Texto de Petrônio Portella Filho Consultor do Senado e Doutor em Economia pela Unicamp.

Quando as reformas neoliberais não funcionam, a culpa é dos políticos ou do povo. Por culpa deles, as reformas não foram APROFUNDADAS o suficiente ou que não se esperou TEMPO SUFICIENTE. Estão dando tais desculpas aqui no Brasil.

No caso do Chile, não há como alegar nada parecido. Foram quase 17 anos de ditadura (1973 a 1989), o equivalente a quatro mandatos presidenciais brasileiros. Lá os “cientistas” de Chicago não foram perturbados por detalhes insignificantes como eleições presidenciais, liberdade de imprensa ou direitos humanos. Pinochet assassinou 10 mil e torturou 70 mil. O experimento ultraliberal foi realizado sem interferências “corporativistas”.

No entanto, o fracasso das reformas econômicas de Chicago no Chile foi retumbante. Ele se encontra documentado nas principais estatísticas econômicas — PIB per capita, inflação, distribuição de renda e estabilidade financeira.

O gráfico a seguir mostra que o Chile, antes do golpe tinha mais do dobro (212%) da renda per capita do Brasil. Ele foi devolvido aos civis com 79% da nossa renda per capita. E com apenas 59% da renda per capita média do mundo. Os dados do gráfico são do WDI, banco de dados do Banco Mundial).

O Chile foi, em uma palavra, saqueado. O número de bilionários se multiplicou enquanto o país regredia em todos os indicadores econômicos, sociais e políticos.

A inflação média dos 16 anos de Pinochet foi 107,3%. O Chile só alcançou a estabilização dos preços, que seria a inflação de um dígito, 6 anos após o fim da ditadura militar.
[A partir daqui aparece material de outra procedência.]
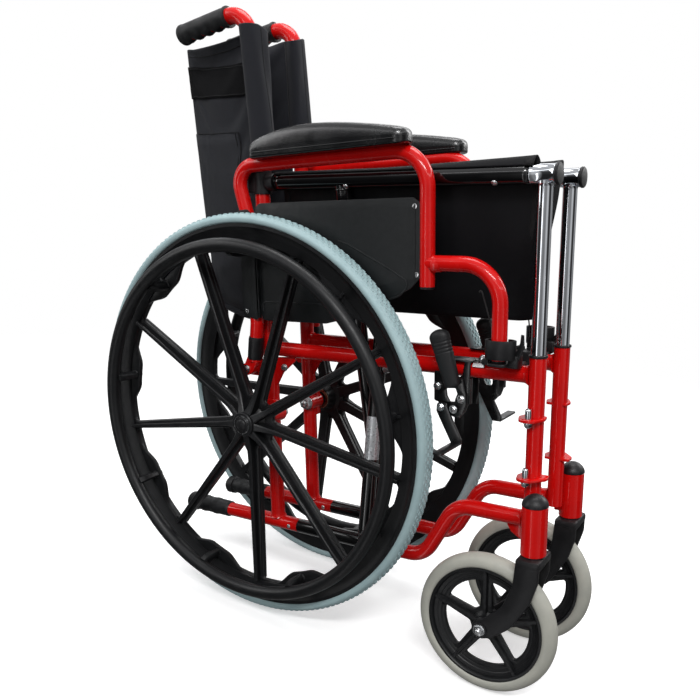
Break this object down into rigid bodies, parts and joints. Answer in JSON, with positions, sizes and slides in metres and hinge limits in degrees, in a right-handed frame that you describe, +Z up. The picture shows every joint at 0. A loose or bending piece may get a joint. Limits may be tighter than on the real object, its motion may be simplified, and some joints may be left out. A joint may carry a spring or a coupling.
{
  "type": "manual wheelchair",
  "caption": "Folding self-propelled wheelchair with cross-braced side frames, large spoked rear wheels with handrims, swivel casters, flip-back padded arms and wheel locks.",
  "frame": {"origin": "middle of the folded chair's base, on the floor under its mid-plane", "axes": "+X forward, +Y to the rider's left, +Z up"},
  "size_m": [0.809, 0.293, 0.8833],
  "materials": {
    "frame_paint": "glossy red powder coat",
    "brace_paint": "glossy black powder coat",
    "brake_paint": "black enamel on pressed steel",
    "chrome": "bright chrome plate",
    "zinc": "zinc-plated steel",
    "wheel_plastic": "moulded black composite",
    "clip_plastic": "satin moulded black",
    "panel_plastic": "satin black sheet moulding",
    "grip_vinyl": "soft black grip vinyl",
    "pad_vinyl": "padded glossy black vinyl",
    "seat_vinyl": "black coated nylon",
    "back_nylon": "black woven nylon",
    "rear_tyre": "pale blue-grey rubber",
    "caster_tyre": "light warm-grey solid rubber"
  },
  "bodies": {
    "right_frame": {"right_front_post": "frame_paint", "right_upper_rail": "frame_paint", "right_back_cane": "frame_paint", "right_push_grip": "grip_vinyl", "right_lower_rail": "frame_paint", "right_tipping_tip": "grip_vinyl", "right_goose_neck": "frame_paint", "right_axle_bolt": "zinc", "right_arm_bracket": "frame_paint", "right_arm_latch": "clip_plastic", "right_brake_bracket": "brake_paint"},
    "right_wheel": {"right_rear_tyre": "rear_tyre", "right_rear_wheel": "wheel_plastic", "right_handrim": "wheel_plastic"},
    "right_caster": {"right_caster_fork": "clip_plastic", "right_caster_axle": "zinc"},
    "right_caster_wheel": {"right_caster_wheel": "wheel_plastic", "right_caster_tyre": "caster_tyre"},
    "right_armrest": {"right_arm_tube": "frame_paint", "right_arm_pad": "pad_vinyl", "right_side_panel": "panel_plastic"},
    "right_brake_lever": {"right_brake_lever": "brake_paint", "right_brake_grip": "grip_vinyl"},
    "right_brake_shoe": {"right_brake_shoe": "brake_paint"},
    "right_guide": {"right_guide_post": "chrome", "right_rear_slide": "clip_plastic"},
    "right_seat": {"right_seat_half": "seat_vinyl"},
    "right_back": {"right_back_half": "back_nylon"},
    "left_frame": {"left_front_post": "frame_paint", "left_upper_rail": "frame_paint", "left_back_cane": "frame_paint", "left_push_grip": "grip_vinyl", "left_lower_rail": "frame_paint", "left_tipping_tip": "grip_vinyl", "left_goose_neck": "frame_paint", "left_axle_bolt": "zinc", "left_arm_bracket": "frame_paint", "left_arm_latch": "clip_plastic", "left_brake_bracket": "brake_paint"},
    "left_wheel": {"left_rear_tyre": "rear_tyre", "left_rear_wheel": "wheel_plastic", "left_handrim": "wheel_plastic"},
    "left_caster": {"left_caster_fork": "clip_plastic", "left_caster_axle": "zinc"},
    "left_caster_wheel": {"left_caster_wheel": "wheel_plastic", "left_caster_tyre": "caster_tyre"},
    "left_armrest": {"left_arm_tube": "frame_paint", "left_arm_pad": "pad_vinyl", "left_side_panel": "panel_plastic"},
    "left_brake_lever": {"left_brake_lever": "brake_paint", "left_brake_grip": "grip_vinyl"},
    "left_brake_shoe": {"left_brake_shoe": "brake_paint"},
    "left_guide": {"left_guide_post": "chrome", "left_rear_slide": "clip_plastic"},
    "left_seat": {"left_seat_half": "seat_vinyl"},
    "left_back": {"left_back_half": "back_nylon"},
    "bar_a": {"cross_bar_a": "brace_paint"},
    "bar_b": {"cross_bar_b": "brace_paint", "pivot_bolt": "zinc"}
  },
  "joints": [
    {"name": "fold", "type": "hinge", "parent": "right_frame", "child": "bar_b", "pos_m": [0.03533, -0.0466, 0.13614], "axis": [-0.9954, 0, -0.0958], "range_deg": [0, 42.8]},
    {"name": "brace_pivot", "type": "hinge", "parent": "bar_b", "child": "bar_a", "pos_m": [0.04188, 0, 0.40199], "axis": [-0.9954, 0, -0.0958], "range_deg": [-86.1, 0]},
    {"name": "left_rail_pivot", "type": "hinge", "parent": "bar_a", "child": "left_frame", "pos_m": [0.03533, 0.0466, 0.13614], "axis": [-0.9954, 0, -0.0958], "range_deg": [0, 43.3]},
    {"name": "right_rail_guide", "type": "hinge", "parent": "bar_a", "child": "right_guide", "pos_m": [0.2933, -0.0466, 0.69142], "axis": [-0.9954, 0, -0.0958], "range_deg": [0, 43.3]},
    {"name": "left_rail_guide", "type": "hinge", "parent": "bar_b", "child": "left_guide", "pos_m": [0.2933, 0.0466, 0.69142], "axis": [-0.9954, 0, -0.0958], "range_deg": [-43.3, 0]},
    {"name": "right_seat_hinge", "type": "hinge", "parent": "right_guide", "child": "right_seat", "pos_m": [0.06358, -0.02785, 0.69837], "axis": [0.9954, 0, 0.0958], "range_deg": [0, 66.41]},
    {"name": "left_seat_hinge", "type": "hinge", "parent": "left_guide", "child": "left_seat", "pos_m": [0.06358, 0.02785, 0.69837], "axis": [-0.9954, 0, -0.0958], "range_deg": [0, 66.41]},
    {"name": "right_back_hinge", "type": "hinge", "parent": "right_frame", "child": "right_back", "pos_m": [-0.11332, -0.02827, 0.73264], "axis": [0.1654, 0, -0.9862], "range_deg": [0, 66.41]},
    {"name": "left_back_hinge", "type": "hinge", "parent": "left_frame", "child": "left_back", "pos_m": [-0.11332, 0.02827, 0.73264], "axis": [-0.1654, 0, 0.9862], "range_deg": [0, 66.41]},
    {"name": "right_wheel_spin", "type": "hinge", "parent": "right_frame", "child": "right_wheel", "pos_m": [-0.09947, -0.098, 0.305], "axis": [0, 1, 0], "continuous": true},
    {"name": "right_caster_swivel", "type": "hinge", "parent": "right_frame", "child": "right_caster", "pos_m": [0.35255, -0.076, 0.24304], "axis": [-0.0958, 0, 0.9954], "range_deg": [-40, 220]},
    {"name": "right_caster_spin", "type": "hinge", "parent": "right_caster", "child": "right_caster_wheel", "pos_m": [0.30287, -0.076, 0.1016], "axis": [0, 1, 0], "continuous": true},
    {"name": "right_armrest_flip", "type": "hinge", "parent": "right_frame", "child": "right_armrest", "pos_m": [-0.13145, -0.071, 0.37626], "axis": [0, -1, 0], "range_deg": [0, 100]},
    {"name": "right_brake_lever", "type": "hinge", "parent": "right_frame", "child": "right_brake_lever", "pos_m": [0.21705, -0.066, 0.38772], "axis": [0, 1, 0], "range_deg": [0, 26]},
    {"name": "right_brake_shoe", "type": "hinge", "parent": "right_frame", "child": "right_brake_shoe", "pos_m": [0.19805, -0.068, 0.38689], "axis": [0, 1, 0], "range_deg": [0, 18.8]},
    {"name": "left_wheel_spin", "type": "hinge", "parent": "left_frame", "child": "left_wheel", "pos_m": [-0.09947, 0.098, 0.305], "axis": [0, 1, 0], "continuous": true},
    {"name": "left_caster_swivel", "type": "hinge", "parent": "left_frame", "child": "left_caster", "pos_m": [0.35255, 0.076, 0.24304], "axis": [-0.0958, 0, 0.9954], "range_deg": [-220, 40]},
    {"name": "left_caster_spin", "type": "hinge", "parent": "left_caster", "child": "left_caster_wheel", "pos_m": [0.30287, 0.076, 0.1016], "axis": [0, 1, 0], "continuous": true},
    {"name": "left_armrest_flip", "type": "hinge", "parent": "left_frame", "child": "left_armrest", "pos_m": [-0.13145, 0.071, 0.37626], "axis": [0, -1, 0], "range_deg": [0, 100]},
    {"name": "left_brake_lever", "type": "hinge", "parent": "left_frame", "child": "left_brake_lever", "pos_m": [0.21705, 0.066, 0.38772], "axis": [0, 1, 0], "range_deg": [0, 26]},
    {"name": "left_brake_shoe", "type": "hinge", "parent": "left_frame", "child": "left_brake_shoe", "pos_m": [0.19805, 0.068, 0.38689], "axis": [0, 1, 0], "range_deg": [0, 18.8]}
  ],
  "couplings": [
    {"joint": "brace_pivot", "follows": "fold", "ratio": -2},
    {"joint": "left_rail_pivot", "follows": "fold", "ratio": 1},
    {"joint": "right_rail_guide", "follows": "fold", "ratio": 1},
    {"joint": "left_rail_guide", "follows": "fold", "ratio": -1},
    {"joint": "right_seat_hinge", "follows": "fold", "ratio": 1.54},
    {"joint": "left_seat_hinge", "follows": "fold", "ratio": 1.54},
    {"joint": "right_back_hinge", "follows": "fold", "ratio": 1.54},
    {"joint": "left_back_hinge", "follows": "fold", "ratio": 1.54},
    {"joint": "right_brake_shoe", "follows": "right_brake_lever", "ratio": 0.70385},
    {"joint": "left_brake_shoe", "follows": "left_brake_lever", "ratio": 0.70385}
  ]
}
O percentual de famílias chilenas vivendo na pobreza, segundo o censo, saltou de 17% em 1970 para 35% em 1990. O Chile, que tinha distribuição de renda de país europeu, passou a ser um dos países mais desiguais do mundo.
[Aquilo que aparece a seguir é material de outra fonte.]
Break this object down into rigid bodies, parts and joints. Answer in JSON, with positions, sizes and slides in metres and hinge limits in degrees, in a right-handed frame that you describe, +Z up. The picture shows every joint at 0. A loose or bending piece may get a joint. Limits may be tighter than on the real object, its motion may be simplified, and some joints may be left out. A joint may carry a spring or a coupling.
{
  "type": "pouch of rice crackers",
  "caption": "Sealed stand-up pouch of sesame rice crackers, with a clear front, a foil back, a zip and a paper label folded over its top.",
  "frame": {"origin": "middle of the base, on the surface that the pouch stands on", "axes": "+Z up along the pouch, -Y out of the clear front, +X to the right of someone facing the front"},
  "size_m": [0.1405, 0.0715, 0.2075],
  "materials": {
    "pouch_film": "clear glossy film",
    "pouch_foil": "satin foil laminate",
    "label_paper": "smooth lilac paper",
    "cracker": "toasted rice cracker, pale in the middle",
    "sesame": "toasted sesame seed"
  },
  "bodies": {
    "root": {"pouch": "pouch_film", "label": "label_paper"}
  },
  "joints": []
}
Os Chicago boys fizeram uma liberalização radical do mercado financeiro e cambial. Tal liberalização produziu a segunda maior crise financeira da história da América Latina. O PIB chileno afundou 11% em 1982 e 5% em 1983. O custo fiscal do “experimento de Chicago” chegou a 41,2% do PIB.
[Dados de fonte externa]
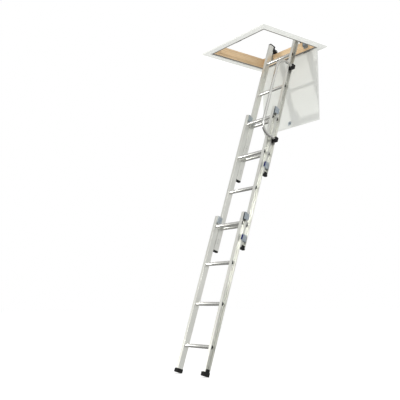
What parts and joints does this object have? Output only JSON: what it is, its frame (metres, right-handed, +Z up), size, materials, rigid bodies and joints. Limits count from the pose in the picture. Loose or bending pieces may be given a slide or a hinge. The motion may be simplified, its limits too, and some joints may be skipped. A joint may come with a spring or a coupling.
{
  "type": "sliding attic ladder",
  "caption": "Sliding three-section attic ladder with round rungs, a bent side handrail and rubber feet, hung in a timber-lined ceiling hatch with a drop-down door.",
  "frame": {"origin": "centre of the hatch opening, in the plane of the ceiling", "axes": "+Z up, +X from the climber towards the door's hinge side, +Y to the climber's left"},
  "size_m": [1.0486, 0.706, 2.5454],
  "materials": {
    "lining_wood": "planed softwood, clear sealed",
    "trim_white": "white satin paint on timber moulding",
    "door_white": "white laminated panel",
    "seal_rubber": "foam rubber strip",
    "screw_steel": "zinc-plated screws and bolts",
    "zinc_steel": "bright zinc-plated pressed steel",
    "black_plastic": "moulded black nylon",
    "navy_nylon": "moulded navy nylon",
    "foot_rubber": "ribbed black rubber",
    "stile_aluminium": "mill-finish extrusion, lengthwise die lines",
    "rung_aluminium": "grooved extruded tube, swaged ends",
    "rail_aluminium": "polished bent tube",
    "rivet_aluminium": "domed rivets"
  },
  "bodies": {
    "root": {"lining_left": "lining_wood", "lining_right": "lining_wood", "lining_hinge_side": "lining_wood", "lining_latch_side": "lining_wood", "architrave_left": "trim_white", "architrave_right": "trim_white", "architrave_hinge_side": "trim_white", "architrave_latch_side": "trim_white", "draught_seal": "seal_rubber", "hatch_screws": "screw_steel", "door_hinge_frame_leaves": "zinc_steel", "door_hinge_pins": "screw_steel", "latch_keeper": "zinc_steel", "pivot_bracket_left": "zinc_steel", "pivot_bracket_right": "zinc_steel"},
    "door": {"door_panel": "door_white", "door_hinge_door_leaves": "zinc_steel", "latch_case": "zinc_steel"},
    "latch": {"latch_bolt": "zinc_steel"},
    "cradle": {"pivot_bolts": "screw_steel", "cradle_shoe_left": "black_plastic", "cradle_shoe_right": "black_plastic"},
    "upper_section": {"upper_end_caps": "black_plastic", "upper_guide_brackets": "zinc_steel", "upper_guide_shoes": "navy_nylon", "upper_rivets": "rivet_aluminium", "upper_rung_1": "rung_aluminium", "upper_rung_2": "rung_aluminium", "upper_rung_3": "rung_aluminium", "upper_rung_4": "rung_aluminium", "upper_stile_left": "stile_aluminium", "upper_stile_right": "stile_aluminium", "top_caps": "black_plastic", "handrail": "rail_aluminium", "handrail_clamps": "black_plastic"},
    "middle_section": {"middle_end_caps": "black_plastic", "middle_guide_brackets": "zinc_steel", "middle_guide_shoes": "navy_nylon", "middle_rivets": "rivet_aluminium", "middle_rung_1": "rung_aluminium", "middle_rung_2": "rung_aluminium", "middle_rung_3": "rung_aluminium", "middle_rung_4": "rung_aluminium", "middle_stile_left": "stile_aluminium", "middle_stile_right": "stile_aluminium", "middle_top_brackets": "zinc_steel"},
    "middle_catch_left": {"middle_catch_left": "zinc_steel"},
    "middle_catch_right": {"middle_catch_right": "zinc_steel"},
    "bottom_section": {"bottom_rivets": "rivet_aluminium", "bottom_rung_1": "rung_aluminium", "bottom_rung_2": "rung_aluminium", "bottom_rung_3": "rung_aluminium", "bottom_rung_4": "rung_aluminium", "bottom_stile_left": "stile_aluminium", "bottom_stile_right": "stile_aluminium", "bottom_top_brackets": "zinc_steel", "feet": "foot_rubber"},
    "bottom_catch_left": {"bottom_catch_left": "zinc_steel"},
    "bottom_catch_right": {"bottom_catch_right": "zinc_steel"}
  },
  "joints": [
    {"name": "door_hinge", "type": "hinge", "parent": "root", "child": "door", "pos_m": [0.28, 0, -0.015], "axis": [0, 1, 0], "range_deg": [-5, 20]},
    {"name": "door_latch", "type": "hinge", "parent": "door", "child": "latch", "pos_m": [0.276, 0, -0.537], "axis": [1, 0, 0], "range_deg": [0, 90]},
    {"name": "ladder_pivot", "type": "hinge", "parent": "root", "child": "cradle", "pos_m": [0.268, 0, 0.094], "axis": [0, 1, 0], "range_deg": [0, 35]},
    {"name": "upper_slide", "type": "slide", "parent": "cradle", "child": "upper_section", "axis": [0.309, 0, 0.9511], "range_m": [0, 1.015]},
    {"name": "middle_slide", "type": "slide", "parent": "upper_section", "child": "middle_section", "axis": [0.309, 0, 0.9511], "range_m": [0, 0.58]},
    {"name": "bottom_slide", "type": "slide", "parent": "middle_section", "child": "bottom_section", "axis": [0.309, 0, 0.9511], "range_m": [0, 0.87]},
    {"name": "middle_catch_left_pivot", "type": "hinge", "parent": "middle_section", "child": "middle_catch_left", "pos_m": [-0.04104, 0.128, -0.54161], "axis": [0, -1, 0], "range_deg": [0, 30]},
    {"name": "middle_catch_right_pivot", "type": "hinge", "parent": "middle_section", "child": "middle_catch_right", "pos_m": [-0.04104, -0.128, -0.54161], "axis": [0, -1, 0], "range_deg": [0, 30]},
    {"name": "bottom_catch_left_pivot", "type": "hinge", "parent": "bottom_section", "child": "bottom_catch_left", "pos_m": [-0.35221, 0.128, -1.35528], "axis": [0, -1, 0], "range_deg": [0, 30]},
    {"name": "bottom_catch_right_pivot", "type": "hinge", "parent": "bottom_section", "child": "bottom_catch_right", "pos_m": [-0.35221, -0.128, -1.35528], "axis": [0, -1, 0], "range_deg": [0, 30]}
  ]
}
O único erro que os Chicago boys não cometeram foi entregar a riqueza nacional — as minas de cobre — para as multinacionais. Pinochet manteve o monopólio estatal do cobre, cuja exploração havia sido estatizada por Salvador Allende em 1971. Este foi o detalhe que permitiu a retomada do Chile após a ditadura.

O Chile é um país riquíssimo em recursos naturais. Segundo o “Total Natural Resources Rent” do Banco Mundial, o Chile é o 3º país mais afortunado do mundo em riqueza natural. Os rendimentos anuais do cobre representam, ao ano, 12.2% do PIB. O cobre representa 50% das exportações chilenas, sendo também fonte preciosa de recursos fiscais e parafiscais. A recuperação chilena pós-ditadura foi impulsionado pelos altos preços do cobre. E ela se deu quase sempre sob governos socialistas, que combateram a pobreza e adotaram políticas keynesianas. Mesmo assim o crescimento do Chile após as reformas de Pinochet foi muito mais lento do que antes das reformas.

Os números do desastre econômico do governo Pinochet são eloquentes demais para serem questionados. Mesmo assim eles não impediram o Ministro Paulo Guedes de dizer que as reformas ultraliberais chilenas “transformaram o Chile em uma Suíça”.

Faz sentido comparar o Chile de 1989 com a Suíça? A renda per capita da Suíça era metade da renda per capita mundial? A Suíça tinha inflação elevadíssima? A Suíça tinha 35% das famílias vivendo na pobreza? A Suíça tinha um regime ditatorial que torturava e matava os cidadãos?

Será que o Guedes não teria confundiu a Suíça com o Haiti? Ou com Uganda?

A aplicação do modelo chileno ao Brasil — através do “teto” dos gastos (que na verdade é um moedor de gastos) — exigirá na prática a destruição da educação pública, do SUS e da Previdência Social. Foi o que aconteceu no Chile. A população brasileira seria forçada a pagar do próprio bolso por escolas, universidades e atendimento médico. Guedes e aliados parecem esquecer que 2/3 da população brasileira está desempregada, ou na informalidade, ou recebe salários miseráveis.

Curiosamente a esquerda chilena, a exemplo de suas congêneres latino-americanas, não teve a coragem política de desfazer as reformas neoliberais. A Constituição de Pinochet foi mantida. Só em 2020, 30 anos após o fim da ditadura, a pressão popular exigiu que fosse feita uma consulta à população.

E o resultado foi que a Constituição de Pinochet perdeu de lavada: 20% a 80%.